TASK DATA:
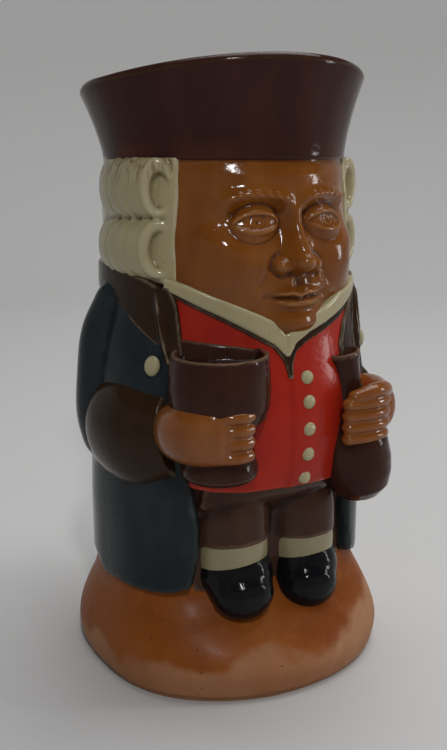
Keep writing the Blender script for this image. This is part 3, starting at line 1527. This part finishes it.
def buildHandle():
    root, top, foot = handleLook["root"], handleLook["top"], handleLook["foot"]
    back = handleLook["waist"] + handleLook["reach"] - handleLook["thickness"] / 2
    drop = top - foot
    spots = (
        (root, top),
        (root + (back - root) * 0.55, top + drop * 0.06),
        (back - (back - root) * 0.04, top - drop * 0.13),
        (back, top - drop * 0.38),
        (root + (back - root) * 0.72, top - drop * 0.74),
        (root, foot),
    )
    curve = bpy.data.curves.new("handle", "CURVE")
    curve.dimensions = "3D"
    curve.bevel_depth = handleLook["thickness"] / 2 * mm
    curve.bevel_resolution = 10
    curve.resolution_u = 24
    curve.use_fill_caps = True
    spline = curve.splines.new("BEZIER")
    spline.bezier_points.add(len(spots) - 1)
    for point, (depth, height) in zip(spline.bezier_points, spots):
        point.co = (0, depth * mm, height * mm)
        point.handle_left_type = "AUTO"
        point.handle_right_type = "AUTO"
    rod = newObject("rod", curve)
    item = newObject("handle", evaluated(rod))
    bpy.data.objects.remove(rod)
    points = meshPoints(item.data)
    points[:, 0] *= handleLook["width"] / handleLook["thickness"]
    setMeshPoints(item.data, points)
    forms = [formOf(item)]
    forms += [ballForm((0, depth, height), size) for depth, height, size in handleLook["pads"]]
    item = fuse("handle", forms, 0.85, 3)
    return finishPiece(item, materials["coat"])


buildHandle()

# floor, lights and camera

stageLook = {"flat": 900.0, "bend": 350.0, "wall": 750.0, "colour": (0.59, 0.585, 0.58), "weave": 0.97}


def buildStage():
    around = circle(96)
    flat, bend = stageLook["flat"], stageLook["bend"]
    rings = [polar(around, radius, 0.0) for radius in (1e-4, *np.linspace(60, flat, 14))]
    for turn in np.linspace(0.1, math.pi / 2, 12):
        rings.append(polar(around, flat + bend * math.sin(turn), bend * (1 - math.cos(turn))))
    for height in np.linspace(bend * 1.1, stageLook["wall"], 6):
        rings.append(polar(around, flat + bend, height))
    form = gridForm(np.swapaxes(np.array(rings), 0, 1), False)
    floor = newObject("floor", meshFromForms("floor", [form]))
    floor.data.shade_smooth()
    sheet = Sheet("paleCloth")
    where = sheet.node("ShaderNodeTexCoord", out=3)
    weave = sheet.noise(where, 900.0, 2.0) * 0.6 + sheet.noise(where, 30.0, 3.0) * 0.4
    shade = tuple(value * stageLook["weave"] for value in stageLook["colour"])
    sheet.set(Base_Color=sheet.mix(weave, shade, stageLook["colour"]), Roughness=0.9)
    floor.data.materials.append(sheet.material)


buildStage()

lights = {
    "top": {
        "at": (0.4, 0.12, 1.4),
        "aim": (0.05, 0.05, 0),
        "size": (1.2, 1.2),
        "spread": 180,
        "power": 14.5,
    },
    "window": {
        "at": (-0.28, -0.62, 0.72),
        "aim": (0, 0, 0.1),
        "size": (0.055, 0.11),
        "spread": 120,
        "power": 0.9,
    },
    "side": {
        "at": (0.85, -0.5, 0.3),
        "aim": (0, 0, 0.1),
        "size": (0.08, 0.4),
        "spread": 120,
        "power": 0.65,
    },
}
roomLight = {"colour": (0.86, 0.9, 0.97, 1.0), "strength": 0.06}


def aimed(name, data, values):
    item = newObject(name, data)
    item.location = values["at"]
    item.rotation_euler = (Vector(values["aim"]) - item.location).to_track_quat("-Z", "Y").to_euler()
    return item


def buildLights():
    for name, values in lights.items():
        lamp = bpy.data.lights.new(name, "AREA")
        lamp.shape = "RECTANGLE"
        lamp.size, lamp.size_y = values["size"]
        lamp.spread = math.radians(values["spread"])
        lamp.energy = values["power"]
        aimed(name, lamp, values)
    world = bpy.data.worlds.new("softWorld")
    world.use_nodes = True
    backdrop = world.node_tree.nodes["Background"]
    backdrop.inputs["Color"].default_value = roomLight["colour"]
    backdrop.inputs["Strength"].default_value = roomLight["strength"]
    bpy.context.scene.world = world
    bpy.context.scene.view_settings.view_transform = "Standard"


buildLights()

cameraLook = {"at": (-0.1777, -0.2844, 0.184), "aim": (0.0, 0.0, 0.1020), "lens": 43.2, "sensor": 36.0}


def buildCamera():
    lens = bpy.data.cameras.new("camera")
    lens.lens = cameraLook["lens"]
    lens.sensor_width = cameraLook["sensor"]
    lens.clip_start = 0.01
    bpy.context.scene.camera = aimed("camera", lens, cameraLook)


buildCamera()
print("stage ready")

...

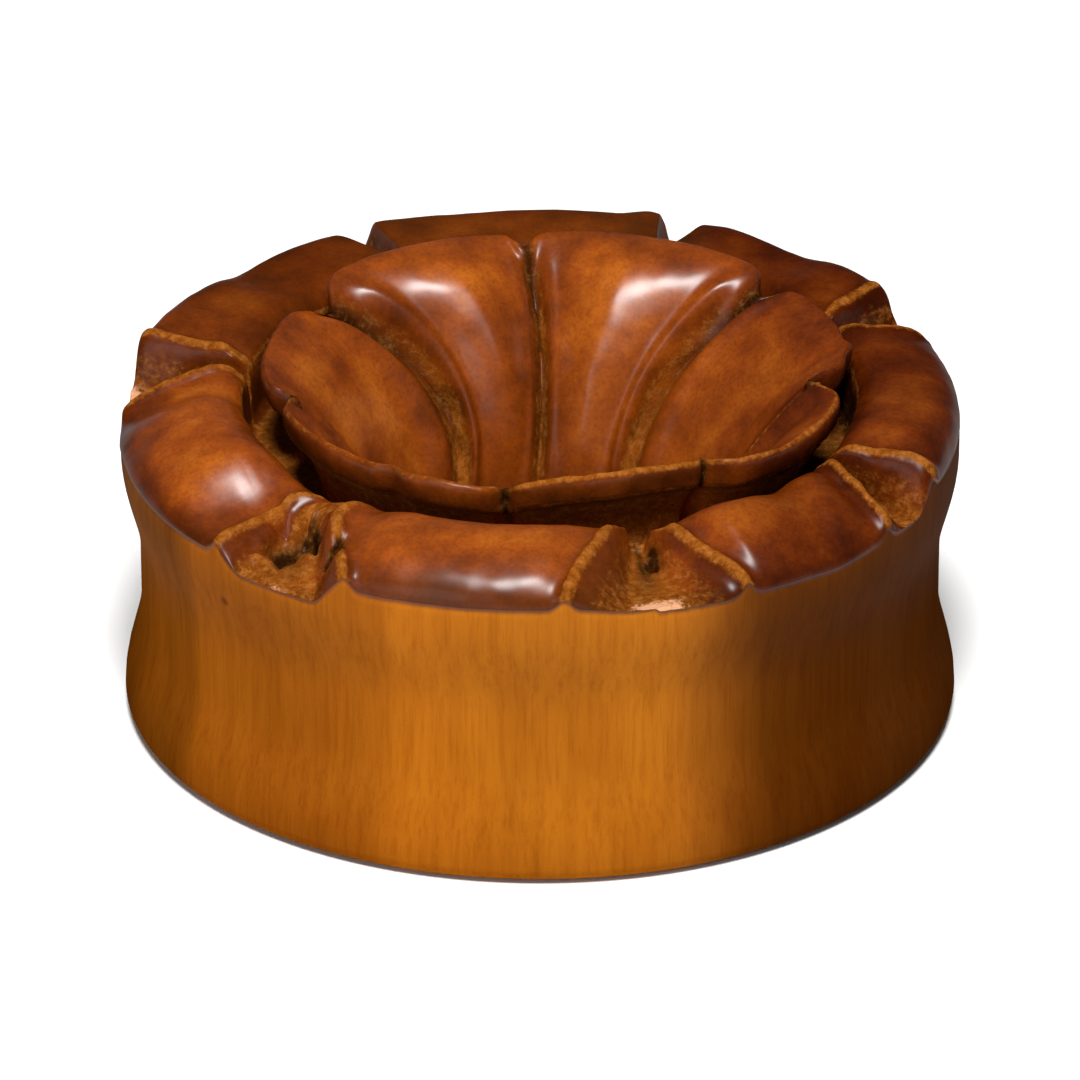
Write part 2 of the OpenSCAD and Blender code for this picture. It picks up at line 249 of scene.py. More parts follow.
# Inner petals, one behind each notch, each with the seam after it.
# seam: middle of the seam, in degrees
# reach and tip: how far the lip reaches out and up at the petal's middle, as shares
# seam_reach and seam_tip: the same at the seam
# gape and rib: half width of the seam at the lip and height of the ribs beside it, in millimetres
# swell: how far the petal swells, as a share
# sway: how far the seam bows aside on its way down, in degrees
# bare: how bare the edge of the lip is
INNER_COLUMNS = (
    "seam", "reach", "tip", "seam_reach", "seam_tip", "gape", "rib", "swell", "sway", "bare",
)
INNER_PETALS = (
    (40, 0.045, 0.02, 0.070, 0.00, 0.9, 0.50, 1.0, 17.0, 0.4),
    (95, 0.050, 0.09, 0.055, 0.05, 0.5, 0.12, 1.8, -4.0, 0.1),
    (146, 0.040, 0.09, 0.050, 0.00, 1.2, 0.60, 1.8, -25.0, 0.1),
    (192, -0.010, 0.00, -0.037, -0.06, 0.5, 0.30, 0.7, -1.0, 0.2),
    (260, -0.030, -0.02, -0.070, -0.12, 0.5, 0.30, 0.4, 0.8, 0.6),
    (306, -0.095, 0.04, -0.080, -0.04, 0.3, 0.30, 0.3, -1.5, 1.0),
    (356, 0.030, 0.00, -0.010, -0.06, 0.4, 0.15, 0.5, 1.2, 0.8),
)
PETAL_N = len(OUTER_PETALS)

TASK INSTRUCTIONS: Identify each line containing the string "this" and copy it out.

FINAL RESULT:
Keep writing the Blender script for this image. This is part 3, starting at line 1527. This part finishes it.
Write part 2 of the OpenSCAD and Blender code for this picture. It picks up at line 249 of scene.py. More parts follow.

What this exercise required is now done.